4. The Technical Meat: ZK-SNARKs vs. ZK-STARKs

To truly master this space, one must understand the tools of the trade. In 2026, the market is split between two primary technologies:

  1. ZK-SNARKs: The “Small and Fast” proofs. These are widely used for identity verification and private transactions because they are computationally light on the user’s mobile device.
  2. ZK-STARKs: The “Quantum Secure” proofs. While larger in size, these are being adopted by institutional clearinghouses that require long-term protection against future quantum computing threats.

The “Prover-Verifier” Dynamic

In this new ecosystem, your smartphone acts as the “Prover.” It performs the heavy math to create a cryptographic proof of your identity. The bank or DeFi protocol acts as the “Verifier,” running a simple check that takes less than a second. This eliminates the “Manual Review” phase of banking, reducing onboarding times from days to milliseconds.

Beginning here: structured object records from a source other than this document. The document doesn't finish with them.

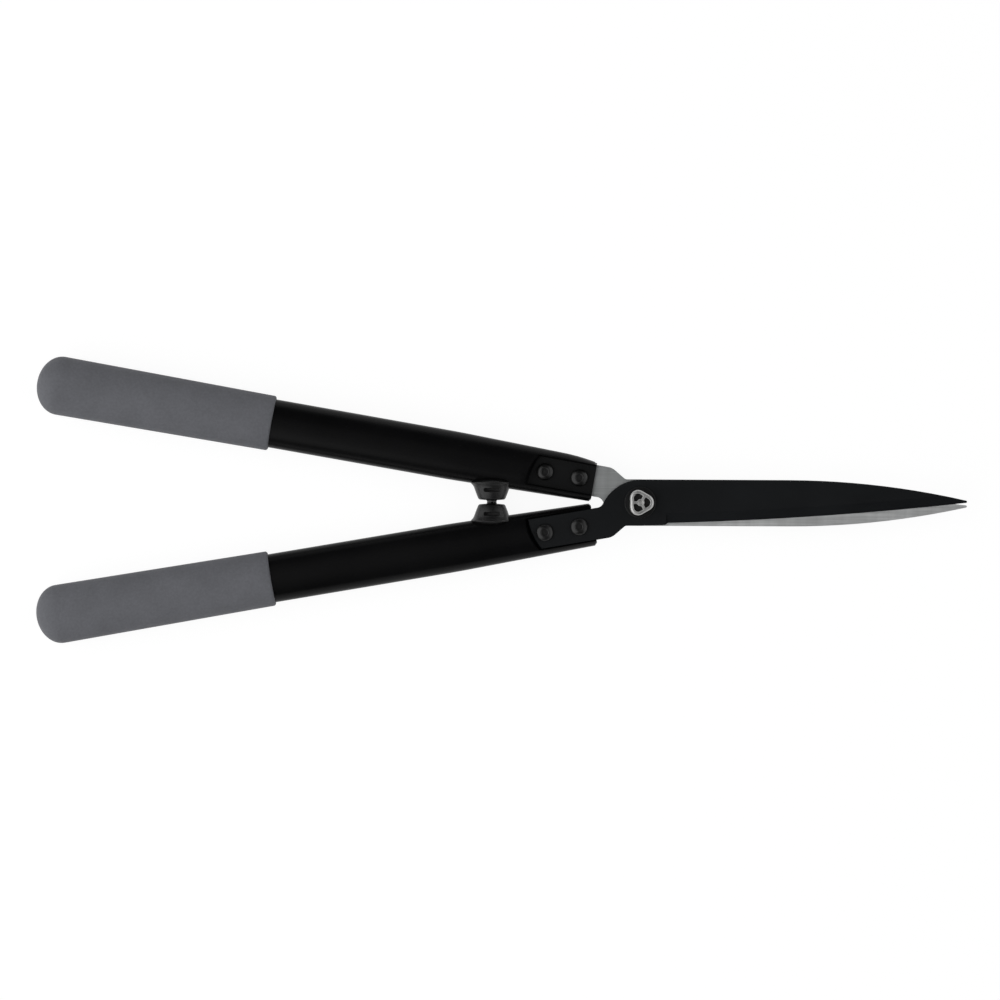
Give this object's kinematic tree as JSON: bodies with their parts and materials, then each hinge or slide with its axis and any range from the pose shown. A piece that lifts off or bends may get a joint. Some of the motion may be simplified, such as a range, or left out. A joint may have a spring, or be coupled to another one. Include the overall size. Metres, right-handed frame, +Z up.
{
  "type": "hedge shears",
  "caption": "Hedge shears with straight pointed blades on one pivot, oval tube handles in a narrow V, soft grey grips and rubber bumpers between the handles.",
  "frame": {"origin": "centre of the flat underside of the pivot bolt's head, on the pivot axis", "axes": "+X along the closed blades towards their tips, +Y towards the left handle's side, +Z up the pivot axis towards the tension nut"},
  "size_m": [0.5768, 0.1776, 0.0296],
  "materials": {
    "coated_blade_steel": "satin black coating outside, bare ground steel on the inner face",
    "powder_coated_tube": "satin black powder coat",
    "grey_grip": "matte fine-grained soft grip",
    "tube_plug_plastic": "moulded",
    "bumper_rubber": "smooth moulded rubber",
    "black_screw_steel": "black oxide, slightly glossy",
    "zinc_plated_steel": "bright zinc plate",
    "pivot_bolt_steel": "turned steel",
    "black_washer_steel": "black oxide",
    "spring_steel": "dark spring steel",
    "cast_nut_metal": "die cast, satin plated"
  },
  "bodies": {
    "left_half": {"bottom_blade": "coated_blade_steel", "left_handle_tube": "powder_coated_tube", "left_grip": "grey_grip", "left_tube_plug": "tube_plug_plastic", "left_bumper": "bumper_rubber", "left_front_tang_screw": "black_screw_steel", "left_front_tang_washer": "zinc_plated_steel", "left_front_tang_locknut": "zinc_plated_steel", "left_rear_tang_screw": "black_screw_steel", "left_rear_tang_washer": "zinc_plated_steel", "left_rear_tang_locknut": "zinc_plated_steel", "pivot_bolt": "pivot_bolt_steel", "pivot_washer": "black_washer_steel", "pivot_spring_washer": "spring_steel"},
    "right_half": {"top_blade": "coated_blade_steel", "right_handle_tube": "powder_coated_tube", "right_grip": "grey_grip", "right_tube_plug": "tube_plug_plastic", "right_bumper": "bumper_rubber", "right_front_tang_screw": "black_screw_steel", "right_front_tang_washer": "zinc_plated_steel", "right_front_tang_locknut": "zinc_plated_steel", "right_rear_tang_screw": "black_screw_steel", "right_rear_tang_washer": "zinc_plated_steel", "right_rear_tang_locknut": "zinc_plated_steel"},
    "tension_nut": {"pivot_nut": "cast_nut_metal"}
  },
  "joints": [
    {"name": "blade_pivot", "type": "hinge", "parent": "left_half", "child": "right_half", "pos_m": [0, 0, 0.00755], "axis": [0, 0, 1], "range_deg": [0, 75]},
    {"name": "tension_nut_turn", "type": "hinge", "parent": "left_half", "child": "tension_nut", "pos_m": [0, 0, 0.0141], "axis": [0, 0, 1], "range_deg": [-60, 60]}
  ]
}
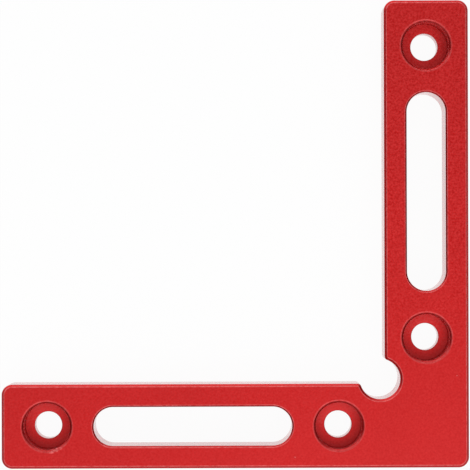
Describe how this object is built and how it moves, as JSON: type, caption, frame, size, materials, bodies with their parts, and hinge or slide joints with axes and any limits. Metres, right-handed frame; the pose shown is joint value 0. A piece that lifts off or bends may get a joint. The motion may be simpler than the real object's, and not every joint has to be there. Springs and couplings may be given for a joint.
{
  "type": "positioning square",
  "caption": "L-shaped red anodised aluminium plate that holds panels at a right angle, with clamp slots, recessed screw holes and a round inner-corner relief.",
  "frame": {"origin": "middle of the square outline, on the lower face the plate lies on", "axes": "+Z out of the upper face, +X towards the outer edge of the upright arm, +Y towards the free end of the upright arm"},
  "size_m": [0.12, 0.12, 0.012],
  "materials": {
    "red_anodised": "bead-blasted and red anodised, satin"
  },
  "bodies": {
    "root": {"positioning_square": "red_anodised"}
  },
  "joints": []
}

5. Navigating the Risks of a “Trustless” World

At Atomy Masters, we always balance innovation with caution. The shift to SSI and ZKP brings new risks that investors must monitor:

  • The “Key Loss” Crisis: In a self-sovereign world, losing your identity “Keys” is far more dangerous than losing a password. We are seeing a rise in Social Recovery and MPC (Multi-Party Computation) wallets to mitigate this risk.
  • Biometric Poisoning: As AI deepfakes become more sophisticated, the “Liveness Detection” in your digital wallet must be updated constantly to ensure that a 3D render isn’t posing as a human.
  • The “Governance Gap”: Who decides which “Issuers” are trustworthy? In 2026, we look for decentralized trust registries that are governed by transparent, on-chain DAOs rather than single corporations.

Conclusion: The Sovereign Future

We are entering a period where your “Identity” is your most valuable financial asset. By separating data from verification, Zero-Knowledge Proofs have finally solved the blockchain’s privacy problem.

For the Atomy Masters reader, the path is clear: The next billion users will not come to crypto for “trading”; they will come because it is the only place where they can prove who they are without giving away their life’s secrets.